In Fuller v. Duren, 36 Ala. 76, 76 Am. Dec. 318, this court wrote:
"Inasmuch as assumpsit lies only upon a promise, express or implied, and not to recover damages for torts or trespasses, a mere conversion of the goods of the plaintiff, without any sale of them, will not support the action. The doctrine of waiving a tort and bringing assumpsit is confined to cases where the defendant has disposed of the plaintiff's property, and received either money, or some article or thing as money. Pike v. Bright, 29 Ala. 336; Crow v. Boyd's Adm'rs, 17 Ala. 51; Strother's Adm'r v. Butler, 17 Ala. 733. If the property has been sold, it makes no difference whether the price is received in money, or in a chattel at an estimated price, for money. Arms v. Ashley, 4 Pick. 71; Mason v. Waite, 17 Mass. 560; Stewart v. Conner, 9 Ala. 813; Cameron v. Clarke, 11 Ala. 259."
The plaintiff cannot maintain assumpsit for the cutting and removing of his timber from his land by the defendant, without averring a sale thereof by the defendant and the receipt of money or chattels at an estimated price in money by the defendant therefor, and without claiming the money so received by the defendant as the price or value of the property of plaintiff. Howton v. Mathias, 197 Ala. 458, 466, headnote 11, 73 So. 92; Calhoun County v. A. M. C. Co., 152 Ala. 607, 44 So. 876; and authorities, supra.
In counts 4 and 5 the plaintiff does not aver the timber has been cut, removed, and sold for money by the defendant, and sue for the price or money so received by the defendant. In neither count does he waive the tort, the trespass, aver a sale of the timber by defendant, and sue in assumpsit for the money received by the defendant for it from the sale.

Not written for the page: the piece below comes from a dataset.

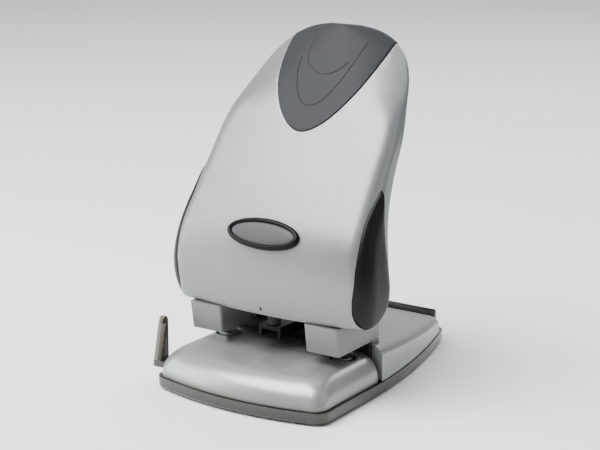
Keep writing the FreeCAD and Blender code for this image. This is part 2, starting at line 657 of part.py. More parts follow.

In count 4 he sues for the value of the timber cut and removed by defendant, and in count 5 he sues for damages for the cutting and removing of the timber. and in neither count does he aver a sale of the timber by the defendant after its removal, and sue in assumpsit for the money received for it by the defendant. So, from the facts alleged in counts 4 and 5, we must hold the plaintiff thereby is attempting in each count to recover in the form of an action ex delicto, and not in the form of an action ex contractu. Whilden v. M. P. Nat. Bk., 64 Ala. 1, headnote 2, 3, 38 Am. Rep. 1; Lee v. Raiford, 171 Ala. 124, 54 So. 543; and authorities, supra.
Actions ex delicto may be joined with actions ex contractu, arising out of the same transaction or relating to the same subject-matter. Section 5329, Code 1907.
Counts 4 and 5, in form, are intended as actions ex delicto. They do not appear from the complaint to have any connection with the transaction or to relate to the same subject-matter mentioned in counts 1 and 7, which are intended as actions ex contractu. So the court erred in overruling the grounds of demurrer mentioned to the complaint as amended. They should have been sustained.
We will not discuss and pass on the other errors assigned. They will hardly arise on another trial; if so, they will be presented differently.
The judgment is reversed, and the cause remanded.
Reversed and remanded.
ANDERSON, C. J., and SAYRE and GARDNER, JJ., concur.